Short problem
Would you quote the material below from its first line through the line containing "ledge_fillet = 1.0", exactly and with both ends included?

Given information

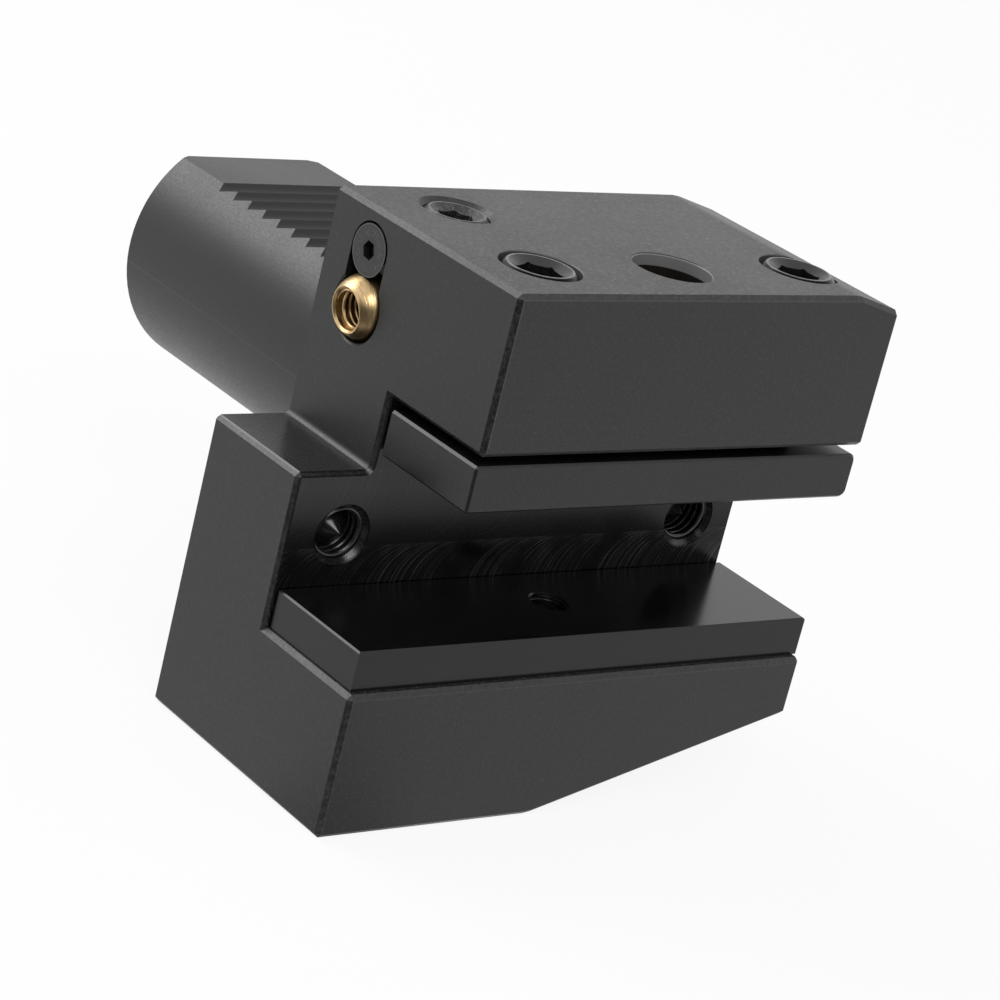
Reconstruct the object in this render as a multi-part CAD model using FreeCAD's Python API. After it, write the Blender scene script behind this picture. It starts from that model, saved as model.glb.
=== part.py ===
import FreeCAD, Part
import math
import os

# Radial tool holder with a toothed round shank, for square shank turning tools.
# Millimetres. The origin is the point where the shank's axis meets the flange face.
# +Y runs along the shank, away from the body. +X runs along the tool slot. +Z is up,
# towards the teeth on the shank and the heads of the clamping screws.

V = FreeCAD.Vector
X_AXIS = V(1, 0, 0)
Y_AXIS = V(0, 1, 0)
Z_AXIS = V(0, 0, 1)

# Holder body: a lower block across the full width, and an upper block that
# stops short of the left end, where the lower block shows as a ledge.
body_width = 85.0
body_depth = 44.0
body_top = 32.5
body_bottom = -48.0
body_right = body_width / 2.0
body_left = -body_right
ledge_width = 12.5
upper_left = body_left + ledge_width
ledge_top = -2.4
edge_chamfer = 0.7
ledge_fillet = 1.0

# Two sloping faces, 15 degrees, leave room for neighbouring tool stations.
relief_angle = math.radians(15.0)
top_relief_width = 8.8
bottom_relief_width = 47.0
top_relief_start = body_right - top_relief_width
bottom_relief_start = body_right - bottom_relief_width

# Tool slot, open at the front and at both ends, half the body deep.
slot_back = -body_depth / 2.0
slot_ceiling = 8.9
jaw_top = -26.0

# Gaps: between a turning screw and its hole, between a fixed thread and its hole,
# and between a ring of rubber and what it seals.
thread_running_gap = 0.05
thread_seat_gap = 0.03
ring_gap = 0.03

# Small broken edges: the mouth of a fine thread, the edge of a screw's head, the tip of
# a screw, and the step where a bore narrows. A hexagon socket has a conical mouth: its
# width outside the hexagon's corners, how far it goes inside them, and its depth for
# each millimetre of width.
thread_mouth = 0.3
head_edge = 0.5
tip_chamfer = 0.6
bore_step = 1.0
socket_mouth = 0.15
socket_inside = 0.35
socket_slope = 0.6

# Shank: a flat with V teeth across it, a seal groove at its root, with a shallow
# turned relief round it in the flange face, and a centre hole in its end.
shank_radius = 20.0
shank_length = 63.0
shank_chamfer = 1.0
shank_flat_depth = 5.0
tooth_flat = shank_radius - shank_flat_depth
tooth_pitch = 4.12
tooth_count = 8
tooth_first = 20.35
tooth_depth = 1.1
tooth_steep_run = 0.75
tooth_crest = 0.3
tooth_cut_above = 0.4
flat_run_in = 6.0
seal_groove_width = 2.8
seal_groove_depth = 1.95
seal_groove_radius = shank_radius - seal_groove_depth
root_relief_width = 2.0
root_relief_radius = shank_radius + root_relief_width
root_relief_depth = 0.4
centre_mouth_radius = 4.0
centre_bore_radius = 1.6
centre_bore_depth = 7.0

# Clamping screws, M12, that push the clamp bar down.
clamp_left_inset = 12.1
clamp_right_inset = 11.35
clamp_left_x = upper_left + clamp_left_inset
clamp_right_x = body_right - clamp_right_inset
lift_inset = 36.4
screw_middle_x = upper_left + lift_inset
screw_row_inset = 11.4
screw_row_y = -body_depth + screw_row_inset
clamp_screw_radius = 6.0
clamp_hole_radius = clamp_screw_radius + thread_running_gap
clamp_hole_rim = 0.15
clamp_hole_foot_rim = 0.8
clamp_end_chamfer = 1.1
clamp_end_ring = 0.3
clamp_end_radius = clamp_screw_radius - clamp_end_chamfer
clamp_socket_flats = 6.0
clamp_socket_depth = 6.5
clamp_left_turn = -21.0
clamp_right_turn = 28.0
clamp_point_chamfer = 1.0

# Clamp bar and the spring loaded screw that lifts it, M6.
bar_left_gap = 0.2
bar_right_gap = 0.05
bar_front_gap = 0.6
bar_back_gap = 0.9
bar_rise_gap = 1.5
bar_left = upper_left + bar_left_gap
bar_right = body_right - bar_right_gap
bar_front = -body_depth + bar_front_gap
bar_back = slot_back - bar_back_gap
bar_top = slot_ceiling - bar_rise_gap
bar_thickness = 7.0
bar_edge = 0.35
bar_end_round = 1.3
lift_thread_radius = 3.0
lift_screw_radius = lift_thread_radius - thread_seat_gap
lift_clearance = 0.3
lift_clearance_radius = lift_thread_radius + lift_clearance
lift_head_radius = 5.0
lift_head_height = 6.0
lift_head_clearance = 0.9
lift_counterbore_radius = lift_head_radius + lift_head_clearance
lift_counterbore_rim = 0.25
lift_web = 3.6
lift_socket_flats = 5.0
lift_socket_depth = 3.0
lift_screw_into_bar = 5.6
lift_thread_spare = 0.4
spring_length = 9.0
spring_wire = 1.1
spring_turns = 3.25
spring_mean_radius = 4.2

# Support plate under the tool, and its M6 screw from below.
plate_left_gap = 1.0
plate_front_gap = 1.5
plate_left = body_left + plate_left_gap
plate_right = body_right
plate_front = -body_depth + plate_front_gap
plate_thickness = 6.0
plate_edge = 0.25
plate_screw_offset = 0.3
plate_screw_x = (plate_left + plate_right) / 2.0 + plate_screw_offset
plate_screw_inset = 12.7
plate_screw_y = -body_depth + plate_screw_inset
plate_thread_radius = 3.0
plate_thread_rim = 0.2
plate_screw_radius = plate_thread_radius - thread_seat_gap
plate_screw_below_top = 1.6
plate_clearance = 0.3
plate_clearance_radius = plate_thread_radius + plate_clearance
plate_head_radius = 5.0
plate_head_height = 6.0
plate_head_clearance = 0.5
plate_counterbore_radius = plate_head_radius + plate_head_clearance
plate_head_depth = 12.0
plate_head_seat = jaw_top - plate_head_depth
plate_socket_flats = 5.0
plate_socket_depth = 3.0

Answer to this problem
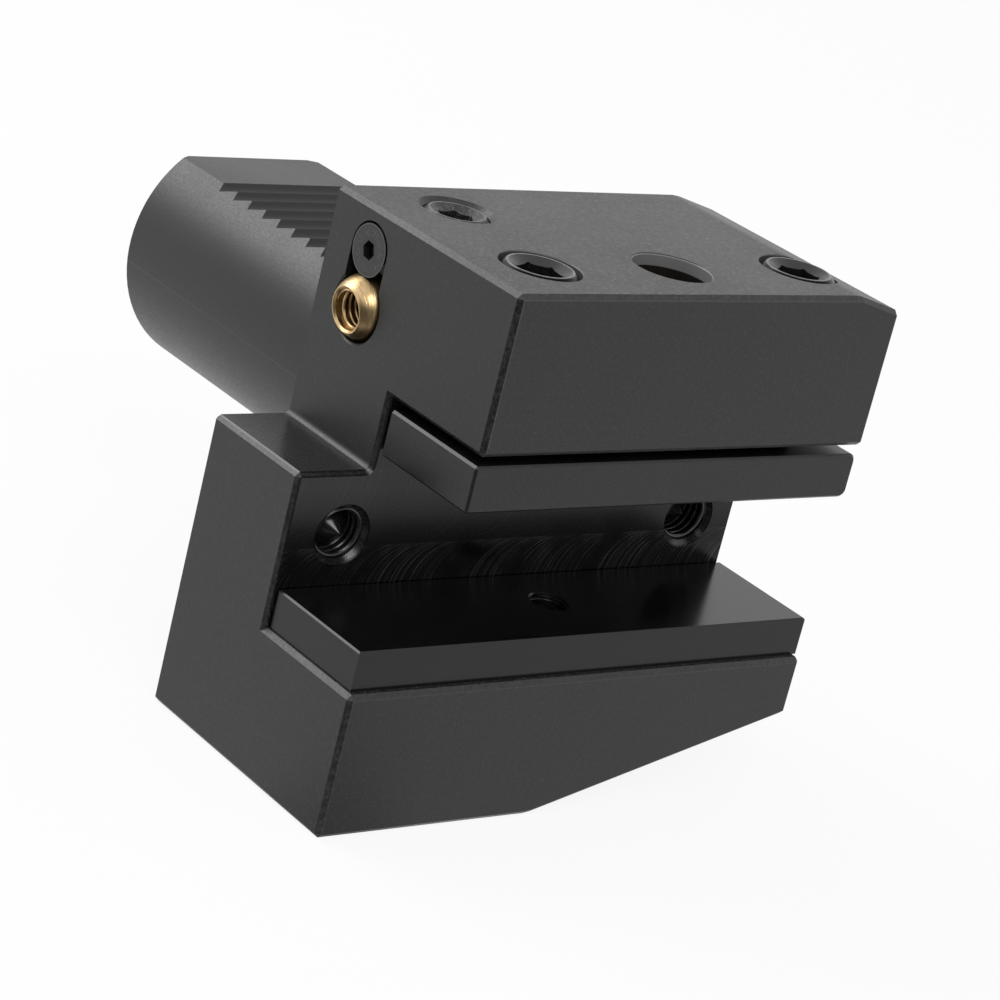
Reconstruct the object in this render as a multi-part CAD model using FreeCAD's Python API. After it, write the Blender scene script behind this picture. It starts from that model, saved as model.glb.
=== part.py ===
import FreeCAD, Part
import math
import os

# Radial tool holder with a toothed round shank, for square shank turning tools.
# Millimetres. The origin is the point where the shank's axis meets the flange face.
# +Y runs along the shank, away from the body. +X runs along the tool slot. +Z is up,
# towards the teeth on the shank and the heads of the clamping screws.

V = FreeCAD.Vector
X_AXIS = V(1, 0, 0)
Y_AXIS = V(0, 1, 0)
Z_AXIS = V(0, 0, 1)

# Holder body: a lower block across the full width, and an upper block that
# stops short of the left end, where the lower block shows as a ledge.
body_width = 85.0
body_depth = 44.0
body_top = 32.5
body_bottom = -48.0
body_right = body_width / 2.0
body_left = -body_right
ledge_width = 12.5
upper_left = body_left + ledge_width
ledge_top = -2.4
edge_chamfer = 0.7
ledge_fillet = 1.0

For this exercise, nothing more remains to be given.